Re: Underestimage (ST vs brute force)
by ikegami (Patriarch) on Dec 09, 2008 at 17:57 UTC
    I wasn't the one who suggested the non-ST solution, but I did bring up the possibility that ST *might* be slower for smaller sets in this case. Thanks for showing it's not. This contradicts numbers I thought I had seen in the past.

    By the way, I think you'll get even more speed if you avoid curlies around map.

    my @s = map $_->[0], sort { $a->[1] <=> $b->[1] } map [ $_, (/(\d+)/)[0] ], @l;

      I'm sure we could get more speed that way, but that does defeat the primary purpose behind my suggestion for the ST: maintenance. You put back in the one thing I was trying to eliminate for the poor original petitioner: (/(\d+)/)[0]. By using a block, focused on a single item at a time, I could split that into multiple statements to make it easier to read.

      The first curlies could be removed with little ill effect on readability, but the curlies on the second map would be a negative to readability.
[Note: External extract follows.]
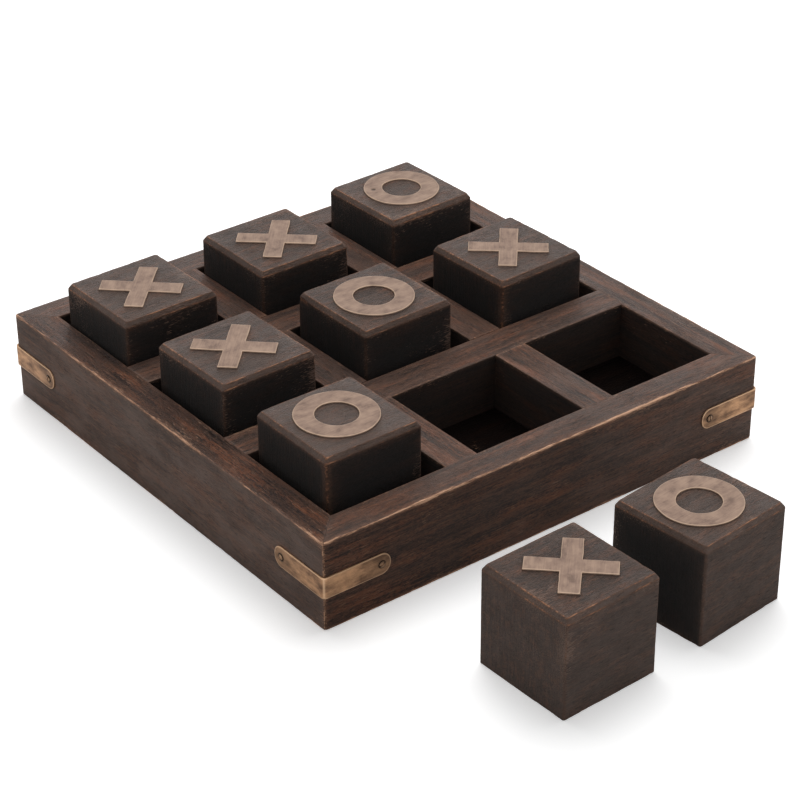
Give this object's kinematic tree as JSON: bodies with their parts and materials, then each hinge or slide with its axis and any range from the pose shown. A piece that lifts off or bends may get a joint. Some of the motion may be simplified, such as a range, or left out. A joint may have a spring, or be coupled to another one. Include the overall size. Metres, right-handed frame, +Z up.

And, so, I suggest, a premature optimisation :-P

Re: Underestimage (ST vs brute force)
by eric256 (Parson) on Dec 09, 2008 at 20:38 UTC

    Providing the following just because I'm slow and it might help someone else as well. I had to reformat your code in order to "see" it ;) and added some comments just because.

    my @s = map { $_->[1] } # get back the original value ( +$_ from the third step in the map) sort { $a->[0] <=> $b->[0] } # sort on $1 from below map { $c += 1; # count the regexs /(\d+)/; # put the digits from $_ into $ +1 [ $1, $_ ] # store $1, and $_ for later re +trival } @l;

    I liked the benchmarking code too, very nice setup. ;)


    ___________
    Eric Hodges
Re: Underestimage (ST vs brute force)
by Porculus (Hermit) on Dec 10, 2008 at 23:31 UTC

    For interest, I tried expanding the test to include the CPAN module Sort::Key, which basically does the same thing as an ST, only faster and without the confusing syntax. The pertinent part of the new code reads

    use Sort::Key 'ikeysort'; sub sort_key { my $c = 0; my @s = ikeysort { $c += 1; /(\d+)/; $1 } @l; push @{$regexes{key}}, $c; }

    which is then passed to the tests in exactly the same way as the existing brute_force() and ST().

    It works out about twice as fast as the ST on the shuffled lists, but is only about 10% faster than the ST on sorted lists, where brute force still wins.

Re: Underestimage (ST vs brute force)
by brian_d_foy (Abbot) on Dec 11, 2008 at 20:06 UTC

    I would expect the Schwartzian Transform to be slower when the number of items is small, the computation of the secondary key is very easy, and maybe in some pathological cases. That's how we teach it in our "Intermediate Perl" class; we make the students benchmark it. It's the subject of Wasting time thinking about wasted time.

    Uri Guttman and Larry Rosler spent a lot of time thinking about sorting and wrote a nice paper on the subject that includes about every method they could find.